You were named as one of the top ten women poets of the decade in 2004 by Mslexia. Many of the other poets selected (for example, Deryn Rees-Jones, Pascale Petit, Catherine Smith, Polly Clarke) still mention this in their biographies, what do you think is the significance (or otherwise) of being on this listing?

It was the reason I was asked to be poet in residence at the Aldeburgh Poetry Festival in 2004 and that was very significant for me. I loved working with the Poetry Trust team. Their generosity and attentiveness gave me a boost at a time when I needed one.

As for the listing itself, I am still honoured to be in the company of excellent poets whose work I admire and whose work is widely read and respected.

You are a writing tutor for many institutions and as freelance. How does this fit with your creative work?

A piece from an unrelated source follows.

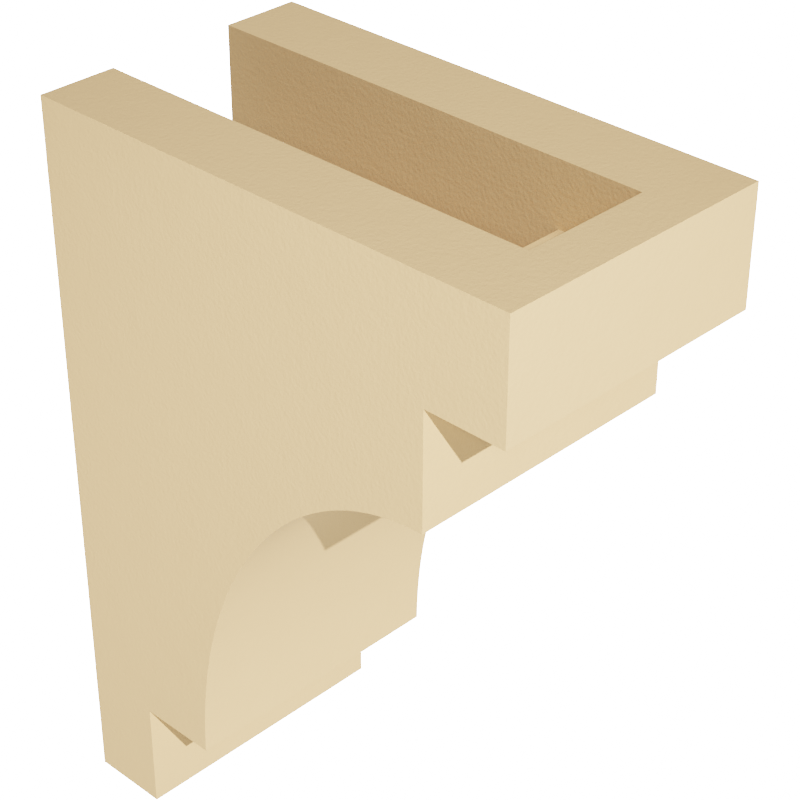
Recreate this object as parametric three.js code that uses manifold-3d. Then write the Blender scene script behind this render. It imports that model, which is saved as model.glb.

I am working much less as a writing tutor - I have two very part-time posts: associate lecturer for the Open University and visiting tutor at Goldsmiths college, University of London. My freelance work has dropped to almost nothing but I'm hoping I'll pick up some commercial writing and journalism very, very soon. In May 2012 I finished three years of a Royal Literary Fund fellowship at Surrey and Sussex universities. During this time I cut out almost all freelance work because the fellowships gave me a secure income. The moment I started I was able to write again after a significant block. It was bliss to enjoy writing again. Now I have to learn how to live on even less. Like many women, I have always fitted my creative work around paid work and looking after my children.

What are you working on now, creatively? What ambitions do you have for it?

I have finished another collection, Woman's Head as Jug. I'm waiting to hear when/if it will be published. If it isn't, I'll keep on writing more poems. If it is, I'd love it to be read and enjoyed by many people. I'd like people to recommend it to others the way I recommend books and writers to my friends. I'd like someone to be reminded of a poem in it, randomly, just as poems I've read pop into my mind now and again. I'd like people who read it to feel satisfied and surprised and want to re-read it. I'd like readers to get the same pleasure from it as I do from books by writers I love.

At the same time, I'm continuing to work with the artist Jane Fordham. Our collaboration is one of two people approaching the same topic. We don't illustrate one another's work, we use the same sources. We've been documenting our collaboration for several years on a closed blog - it was originally inspired by a collaboration we saw at Avignon between choreographer Josef Nadj and artist Miquel Barcello.